> What is needed: Reproduce the listing below verbatim.
>> start Raw data
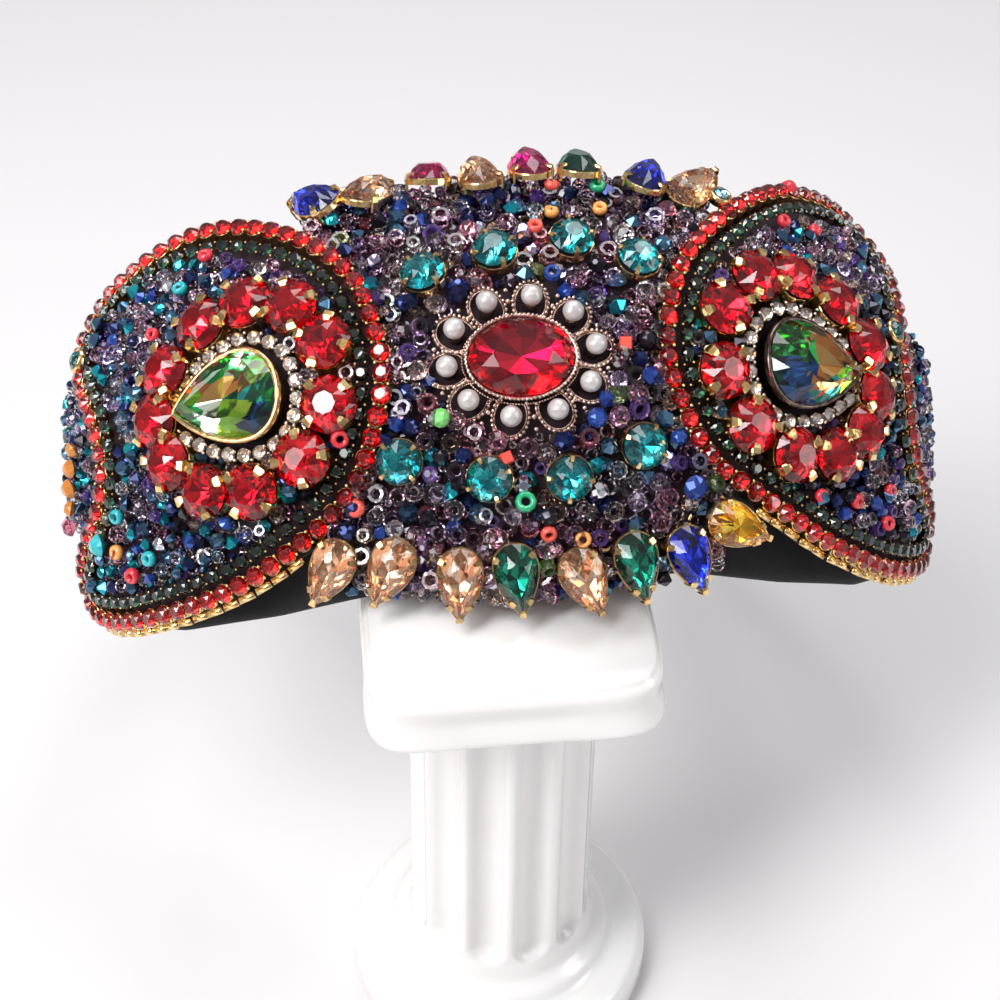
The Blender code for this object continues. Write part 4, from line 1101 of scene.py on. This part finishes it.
# ---------------------------------------------------------------- pear drops along both edges of the centre
drop_line = pear_outline(12.6, 7.7, 20)
dense_line = pear_outline(12.6, 7.7, 80)
prongs, silver_prongs = Batch(), Batch()
for row_name, rows in (("top", TOP_DROPS), ("bottom", BOTTOM_DROPS)):
    for name, s, w, turn, lean, colour in rows:
        s, w = np.array([s]), np.array([w])
        basis = basis_at(s, w, np.array([math.radians(turn)]), math.radians(lean))
        centre = lifted(s, w, np.array([CENTER_TOP + 0.8])) + basis[:, :, 2] * 2.3
        Batch().add(backed_gem(drop_line, 2.3, 2.0, 0.50, 0.78), centre, basis).build(
            "cut_" + name, (GEM[colour], FOIL[colour]), colour, False, [name], fix=False)
        metal_batch = silver_prongs if colour == "champagne" else prongs
        metal_batch.add(wall(shifted_loop(pear_outline(12.6, 7.7, 28), 0.05), -1.25, -0.12, 0.2, 0.1), centre, basis)
        for q in (0, 11, 29, 51, 69):
            p = dense_line[q]
            nxt, prv = dense_line[(q + 1) % 80], dense_line[(q - 1) % 80]
            t = math.atan2(nxt[1] - prv[1], nxt[0] - prv[0])
            direction = t - math.pi / 2
            b = turned_about_out(basis, direction)
            foot = centre + basis[:, :, 0] * (p[0] + 0.1 * math.cos(direction)) + basis[:, :, 1] * (p[1] + 0.1 * math.sin(direction))
            metal_batch.add(claw(1.3, 2.6, 1.3, 0.30), foot - basis[:, :, 2] * 2.2, b)
prongs.build("drop_settings_gold", GOLD, "gold", False)
silver_prongs.build("drop_settings_brass", BRASS, "antique_gold", False)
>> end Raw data
> Solution to the exercise:
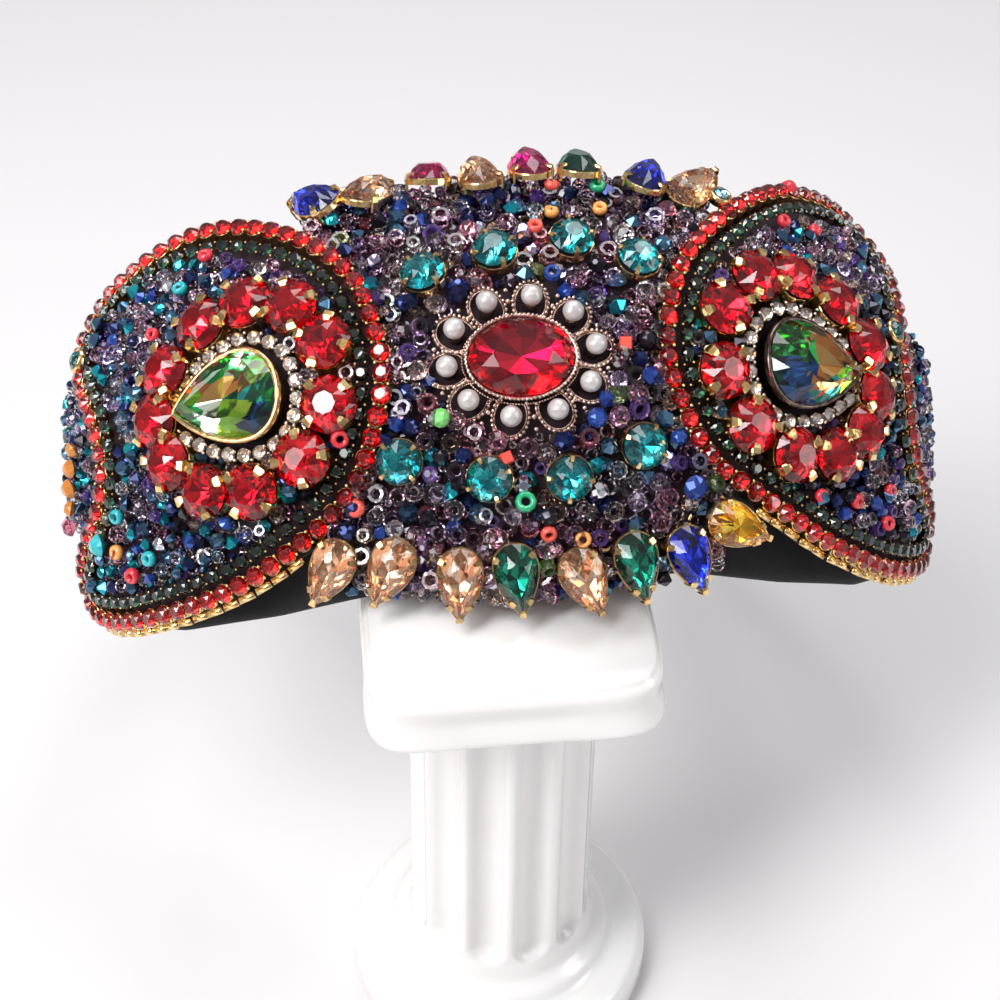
The Blender code for this object continues. Write part 4, from line 1101 of scene.py on. This part finishes it.
# ---------------------------------------------------------------- pear drops along both edges of the centre
drop_line = pear_outline(12.6, 7.7, 20)
dense_line = pear_outline(12.6, 7.7, 80)
prongs, silver_prongs = Batch(), Batch()
for row_name, rows in (("top", TOP_DROPS), ("bottom", BOTTOM_DROPS)):
    for name, s, w, turn, lean, colour in rows:
        s, w = np.array([s]), np.array([w])
        basis = basis_at(s, w, np.array([math.radians(turn)]), math.radians(lean))
        centre = lifted(s, w, np.array([CENTER_TOP + 0.8])) + basis[:, :, 2] * 2.3
        Batch().add(backed_gem(drop_line, 2.3, 2.0, 0.50, 0.78), centre, basis).build(
            "cut_" + name, (GEM[colour], FOIL[colour]), colour, False, [name], fix=False)
        metal_batch = silver_prongs if colour == "champagne" else prongs
        metal_batch.add(wall(shifted_loop(pear_outline(12.6, 7.7, 28), 0.05), -1.25, -0.12, 0.2, 0.1), centre, basis)
        for q in (0, 11, 29, 51, 69):
            p = dense_line[q]
            nxt, prv = dense_line[(q + 1) % 80], dense_line[(q - 1) % 80]
            t = math.atan2(nxt[1] - prv[1], nxt[0] - prv[0])
            direction = t - math.pi / 2
            b = turned_about_out(basis, direction)
            foot = centre + basis[:, :, 0] * (p[0] + 0.1 * math.cos(direction)) + basis[:, :, 1] * (p[1] + 0.1 * math.sin(direction))
            metal_batch.add(claw(1.3, 2.6, 1.3, 0.30), foot - basis[:, :, 2] * 2.2, b)
prongs.build("drop_settings_gold", GOLD, "gold", False)
silver_prongs.build("drop_settings_brass", BRASS, "antique_gold", False)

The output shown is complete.